─── RECORDED INFORMATION

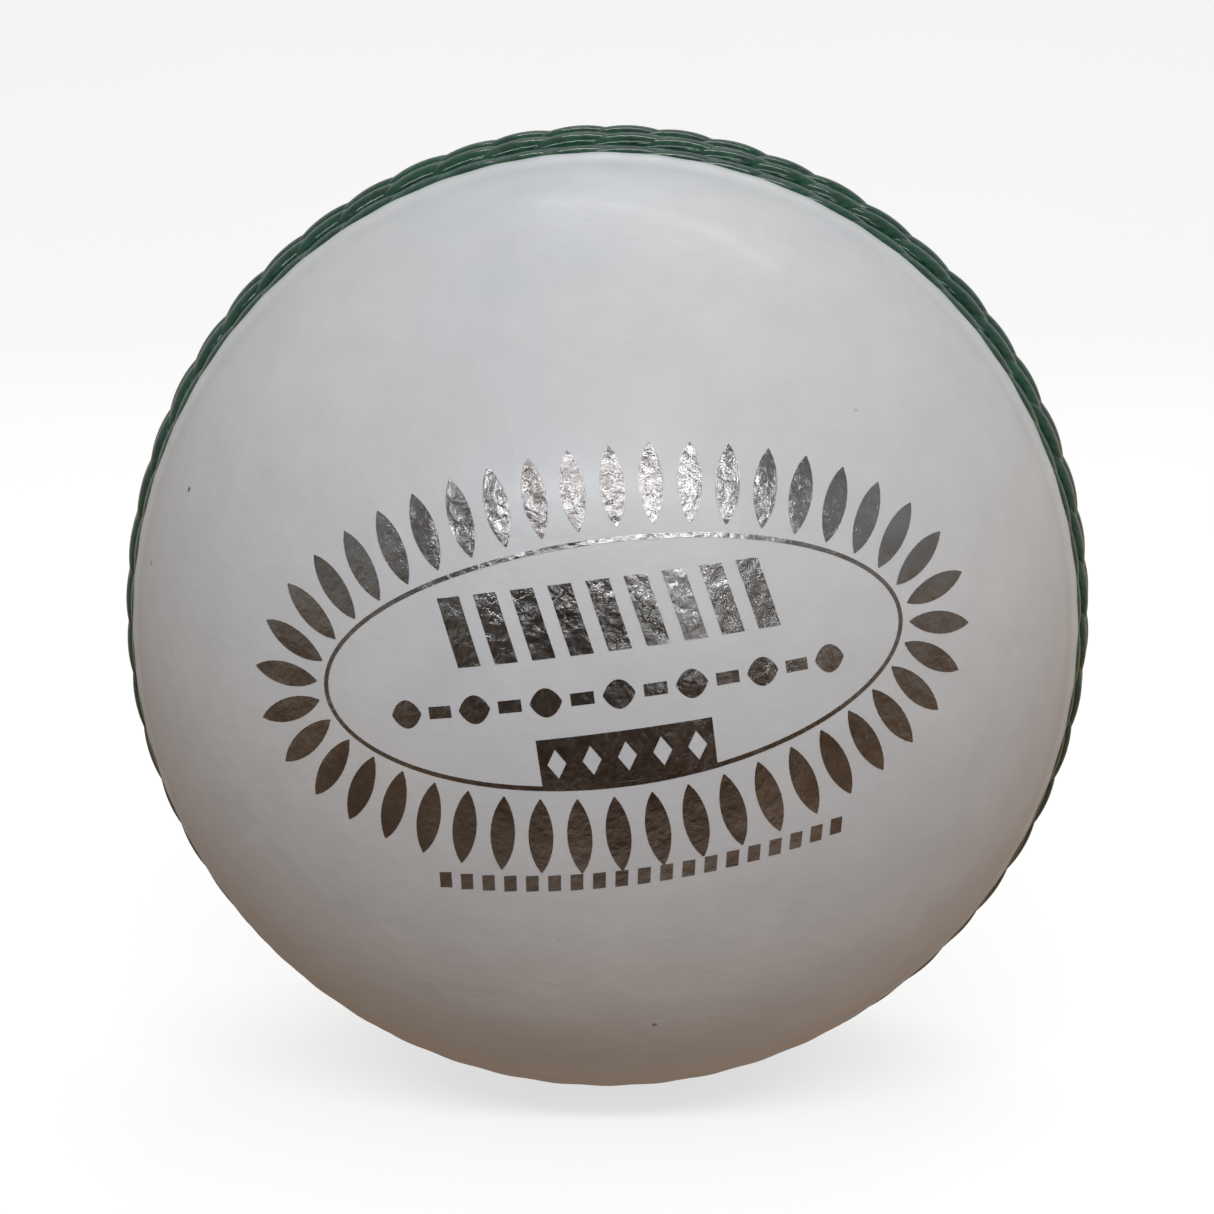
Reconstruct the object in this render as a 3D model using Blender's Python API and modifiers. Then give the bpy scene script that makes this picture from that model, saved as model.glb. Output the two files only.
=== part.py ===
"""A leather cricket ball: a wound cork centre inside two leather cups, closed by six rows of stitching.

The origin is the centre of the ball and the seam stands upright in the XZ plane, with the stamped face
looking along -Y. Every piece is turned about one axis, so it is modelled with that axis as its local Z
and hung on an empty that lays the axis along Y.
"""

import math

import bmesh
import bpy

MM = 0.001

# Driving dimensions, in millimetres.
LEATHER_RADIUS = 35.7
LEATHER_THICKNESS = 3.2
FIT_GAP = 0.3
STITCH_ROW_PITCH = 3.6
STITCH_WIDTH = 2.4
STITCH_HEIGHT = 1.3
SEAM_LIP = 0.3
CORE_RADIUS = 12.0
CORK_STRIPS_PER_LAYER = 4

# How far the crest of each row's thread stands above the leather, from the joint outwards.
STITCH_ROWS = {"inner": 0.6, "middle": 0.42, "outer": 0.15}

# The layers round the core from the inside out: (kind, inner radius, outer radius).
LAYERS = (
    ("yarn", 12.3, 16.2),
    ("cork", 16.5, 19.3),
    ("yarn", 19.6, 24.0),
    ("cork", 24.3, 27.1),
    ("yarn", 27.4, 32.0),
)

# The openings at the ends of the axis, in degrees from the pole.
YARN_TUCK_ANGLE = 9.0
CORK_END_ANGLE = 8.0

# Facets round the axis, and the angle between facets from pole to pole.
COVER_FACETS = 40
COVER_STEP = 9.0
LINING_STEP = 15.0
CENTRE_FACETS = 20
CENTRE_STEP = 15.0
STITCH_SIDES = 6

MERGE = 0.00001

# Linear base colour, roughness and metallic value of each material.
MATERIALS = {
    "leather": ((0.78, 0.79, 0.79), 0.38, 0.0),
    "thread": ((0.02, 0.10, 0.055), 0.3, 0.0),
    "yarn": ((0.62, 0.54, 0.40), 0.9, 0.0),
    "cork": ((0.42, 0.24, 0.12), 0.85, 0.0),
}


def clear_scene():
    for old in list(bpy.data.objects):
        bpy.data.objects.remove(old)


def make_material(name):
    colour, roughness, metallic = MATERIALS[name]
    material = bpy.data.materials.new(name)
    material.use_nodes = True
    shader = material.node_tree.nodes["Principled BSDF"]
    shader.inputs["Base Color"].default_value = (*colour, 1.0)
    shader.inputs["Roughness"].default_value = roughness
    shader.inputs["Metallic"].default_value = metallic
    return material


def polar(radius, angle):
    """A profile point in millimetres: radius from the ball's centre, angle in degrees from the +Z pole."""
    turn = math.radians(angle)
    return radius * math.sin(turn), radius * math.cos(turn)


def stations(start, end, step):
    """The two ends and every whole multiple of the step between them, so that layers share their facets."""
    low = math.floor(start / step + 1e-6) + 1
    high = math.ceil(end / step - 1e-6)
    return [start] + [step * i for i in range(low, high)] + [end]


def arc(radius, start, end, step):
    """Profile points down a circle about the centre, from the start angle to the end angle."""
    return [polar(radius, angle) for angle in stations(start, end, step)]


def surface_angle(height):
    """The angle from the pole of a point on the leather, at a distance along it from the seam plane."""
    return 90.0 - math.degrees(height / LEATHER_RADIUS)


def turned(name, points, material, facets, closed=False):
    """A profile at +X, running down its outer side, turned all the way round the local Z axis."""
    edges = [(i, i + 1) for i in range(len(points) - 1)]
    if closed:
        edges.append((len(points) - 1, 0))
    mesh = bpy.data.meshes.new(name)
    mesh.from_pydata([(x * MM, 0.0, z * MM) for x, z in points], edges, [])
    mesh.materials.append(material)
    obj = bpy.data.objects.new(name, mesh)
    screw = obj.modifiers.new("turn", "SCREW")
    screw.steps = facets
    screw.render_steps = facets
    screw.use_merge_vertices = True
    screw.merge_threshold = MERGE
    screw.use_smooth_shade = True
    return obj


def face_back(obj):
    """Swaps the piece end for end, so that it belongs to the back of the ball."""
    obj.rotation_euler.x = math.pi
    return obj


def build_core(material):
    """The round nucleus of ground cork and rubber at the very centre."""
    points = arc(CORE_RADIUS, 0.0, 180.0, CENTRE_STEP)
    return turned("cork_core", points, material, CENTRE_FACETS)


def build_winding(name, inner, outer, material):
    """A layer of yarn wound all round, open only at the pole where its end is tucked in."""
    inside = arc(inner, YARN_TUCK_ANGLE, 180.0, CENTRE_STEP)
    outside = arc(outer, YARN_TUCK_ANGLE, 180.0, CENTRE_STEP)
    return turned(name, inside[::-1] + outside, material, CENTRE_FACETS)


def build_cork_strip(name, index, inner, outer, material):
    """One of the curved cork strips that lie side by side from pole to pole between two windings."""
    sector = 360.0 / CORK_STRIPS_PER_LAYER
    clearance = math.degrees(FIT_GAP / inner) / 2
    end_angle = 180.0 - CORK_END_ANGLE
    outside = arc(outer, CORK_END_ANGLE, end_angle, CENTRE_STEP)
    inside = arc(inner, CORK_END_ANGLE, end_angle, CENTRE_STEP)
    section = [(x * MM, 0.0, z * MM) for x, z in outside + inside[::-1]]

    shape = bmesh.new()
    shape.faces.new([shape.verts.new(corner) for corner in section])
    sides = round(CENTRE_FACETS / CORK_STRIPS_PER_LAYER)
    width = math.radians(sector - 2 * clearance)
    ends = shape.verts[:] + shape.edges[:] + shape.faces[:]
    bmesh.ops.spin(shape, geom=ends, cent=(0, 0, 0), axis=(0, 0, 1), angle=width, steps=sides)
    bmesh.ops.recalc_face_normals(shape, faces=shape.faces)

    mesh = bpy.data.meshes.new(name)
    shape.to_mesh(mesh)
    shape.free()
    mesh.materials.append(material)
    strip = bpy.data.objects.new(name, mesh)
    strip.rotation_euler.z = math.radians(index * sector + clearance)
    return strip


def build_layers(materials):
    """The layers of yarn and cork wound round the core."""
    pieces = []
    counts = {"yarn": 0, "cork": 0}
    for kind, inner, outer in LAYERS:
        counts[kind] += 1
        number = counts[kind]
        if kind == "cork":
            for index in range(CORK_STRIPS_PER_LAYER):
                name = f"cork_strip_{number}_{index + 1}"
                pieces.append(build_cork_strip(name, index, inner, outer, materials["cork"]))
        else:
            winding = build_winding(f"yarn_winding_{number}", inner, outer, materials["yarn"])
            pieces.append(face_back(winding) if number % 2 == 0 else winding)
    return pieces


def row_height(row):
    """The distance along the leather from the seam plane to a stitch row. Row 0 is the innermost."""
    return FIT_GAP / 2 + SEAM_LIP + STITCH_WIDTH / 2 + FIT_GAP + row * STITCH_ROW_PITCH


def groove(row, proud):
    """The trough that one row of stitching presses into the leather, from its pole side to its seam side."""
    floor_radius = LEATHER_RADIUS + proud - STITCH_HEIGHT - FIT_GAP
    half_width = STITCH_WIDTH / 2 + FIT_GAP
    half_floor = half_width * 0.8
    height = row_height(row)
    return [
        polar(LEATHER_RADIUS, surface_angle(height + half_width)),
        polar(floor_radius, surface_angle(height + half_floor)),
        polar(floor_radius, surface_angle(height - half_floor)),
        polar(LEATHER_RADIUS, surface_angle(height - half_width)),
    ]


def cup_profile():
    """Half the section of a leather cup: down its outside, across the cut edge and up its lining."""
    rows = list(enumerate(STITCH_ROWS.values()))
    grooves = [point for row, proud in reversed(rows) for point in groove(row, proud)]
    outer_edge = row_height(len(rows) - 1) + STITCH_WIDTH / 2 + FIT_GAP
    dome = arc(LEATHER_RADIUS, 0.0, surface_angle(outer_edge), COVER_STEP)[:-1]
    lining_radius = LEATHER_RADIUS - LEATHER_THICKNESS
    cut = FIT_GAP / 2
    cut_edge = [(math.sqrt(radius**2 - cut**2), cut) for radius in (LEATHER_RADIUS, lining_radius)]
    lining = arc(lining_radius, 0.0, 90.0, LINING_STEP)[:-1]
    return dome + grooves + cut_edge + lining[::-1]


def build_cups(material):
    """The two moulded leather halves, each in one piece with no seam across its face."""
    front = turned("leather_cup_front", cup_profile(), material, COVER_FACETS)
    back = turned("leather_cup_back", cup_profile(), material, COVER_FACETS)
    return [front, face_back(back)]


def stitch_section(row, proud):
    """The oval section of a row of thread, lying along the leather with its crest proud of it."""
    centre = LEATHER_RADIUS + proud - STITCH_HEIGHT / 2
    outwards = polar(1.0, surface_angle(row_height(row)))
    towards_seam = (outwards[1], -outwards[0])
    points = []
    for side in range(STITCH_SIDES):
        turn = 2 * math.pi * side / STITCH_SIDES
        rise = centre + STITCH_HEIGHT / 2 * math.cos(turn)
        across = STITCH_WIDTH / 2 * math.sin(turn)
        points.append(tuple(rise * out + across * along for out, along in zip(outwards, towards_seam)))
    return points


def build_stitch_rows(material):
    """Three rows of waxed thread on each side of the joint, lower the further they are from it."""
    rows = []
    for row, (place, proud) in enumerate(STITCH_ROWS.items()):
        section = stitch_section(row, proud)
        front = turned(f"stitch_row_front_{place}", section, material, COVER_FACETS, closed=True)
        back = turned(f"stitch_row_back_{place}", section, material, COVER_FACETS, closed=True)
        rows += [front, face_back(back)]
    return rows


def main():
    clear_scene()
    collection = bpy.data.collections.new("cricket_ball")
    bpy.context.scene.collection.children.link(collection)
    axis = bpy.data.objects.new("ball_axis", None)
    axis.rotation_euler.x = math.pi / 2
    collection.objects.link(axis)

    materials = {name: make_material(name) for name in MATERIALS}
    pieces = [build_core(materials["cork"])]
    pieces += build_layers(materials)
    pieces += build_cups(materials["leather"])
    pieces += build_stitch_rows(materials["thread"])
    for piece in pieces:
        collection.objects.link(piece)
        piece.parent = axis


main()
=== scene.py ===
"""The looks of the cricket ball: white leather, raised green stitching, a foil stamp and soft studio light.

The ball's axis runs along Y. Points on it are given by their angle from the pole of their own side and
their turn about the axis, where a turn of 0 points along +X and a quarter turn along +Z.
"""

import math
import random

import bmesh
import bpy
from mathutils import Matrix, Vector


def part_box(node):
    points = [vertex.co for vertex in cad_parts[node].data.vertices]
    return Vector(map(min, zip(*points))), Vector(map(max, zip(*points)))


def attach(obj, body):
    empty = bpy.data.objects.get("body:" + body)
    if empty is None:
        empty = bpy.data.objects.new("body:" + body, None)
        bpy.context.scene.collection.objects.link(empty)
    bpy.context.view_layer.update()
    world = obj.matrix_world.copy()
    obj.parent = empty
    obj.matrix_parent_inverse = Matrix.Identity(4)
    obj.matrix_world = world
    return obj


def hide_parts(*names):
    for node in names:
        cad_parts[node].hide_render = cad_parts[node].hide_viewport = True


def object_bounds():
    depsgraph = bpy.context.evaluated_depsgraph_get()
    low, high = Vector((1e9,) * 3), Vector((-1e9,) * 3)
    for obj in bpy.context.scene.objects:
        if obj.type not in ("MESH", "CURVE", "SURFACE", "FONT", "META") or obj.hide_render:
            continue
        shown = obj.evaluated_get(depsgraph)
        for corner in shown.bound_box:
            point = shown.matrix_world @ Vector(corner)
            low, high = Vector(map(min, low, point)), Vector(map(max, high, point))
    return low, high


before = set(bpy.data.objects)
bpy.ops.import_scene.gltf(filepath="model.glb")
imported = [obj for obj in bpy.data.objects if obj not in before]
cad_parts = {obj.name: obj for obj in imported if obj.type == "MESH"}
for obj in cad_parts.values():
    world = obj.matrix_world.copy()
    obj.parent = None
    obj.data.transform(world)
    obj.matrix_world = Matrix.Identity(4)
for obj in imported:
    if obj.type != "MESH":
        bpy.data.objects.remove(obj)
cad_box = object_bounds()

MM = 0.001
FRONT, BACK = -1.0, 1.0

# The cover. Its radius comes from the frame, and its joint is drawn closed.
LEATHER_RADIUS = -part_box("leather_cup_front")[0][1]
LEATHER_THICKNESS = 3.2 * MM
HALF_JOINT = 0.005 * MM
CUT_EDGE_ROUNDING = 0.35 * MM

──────

# [CHALLENGE]
Reproduce, without alteration, solely the lines beginning at the line that includes "make_material(name) for name" and ending at the line that includes "low, high = Vector((1e9,)", both lines included.

# [SOLUTION TO THE EXERCISE]
    materials = {name: make_material(name) for name in MATERIALS}
    pieces = [build_core(materials["cork"])]
    pieces += build_layers(materials)
    pieces += build_cups(materials["leather"])
    pieces += build_stitch_rows(materials["thread"])
    for piece in pieces:
        collection.objects.link(piece)
        piece.parent = axis


main()
=== scene.py ===
"""The looks of the cricket ball: white leather, raised green stitching, a foil stamp and soft studio light.

The ball's axis runs along Y. Points on it are given by their angle from the pole of their own side and
their turn about the axis, where a turn of 0 points along +X and a quarter turn along +Z.
"""

import math
import random

import bmesh
import bpy
from mathutils import Matrix, Vector


def part_box(node):
    points = [vertex.co for vertex in cad_parts[node].data.vertices]
    return Vector(map(min, zip(*points))), Vector(map(max, zip(*points)))


def attach(obj, body):
    empty = bpy.data.objects.get("body:" + body)
    if empty is None:
        empty = bpy.data.objects.new("body:" + body, None)
        bpy.context.scene.collection.objects.link(empty)
    bpy.context.view_layer.update()
    world = obj.matrix_world.copy()
    obj.parent = empty
    obj.matrix_parent_inverse = Matrix.Identity(4)
    obj.matrix_world = world
    return obj


def hide_parts(*names):
    for node in names:
        cad_parts[node].hide_render = cad_parts[node].hide_viewport = True


def object_bounds():
    depsgraph = bpy.context.evaluated_depsgraph_get()
    low, high = Vector((1e9,) * 3), Vector((-1e9,) * 3)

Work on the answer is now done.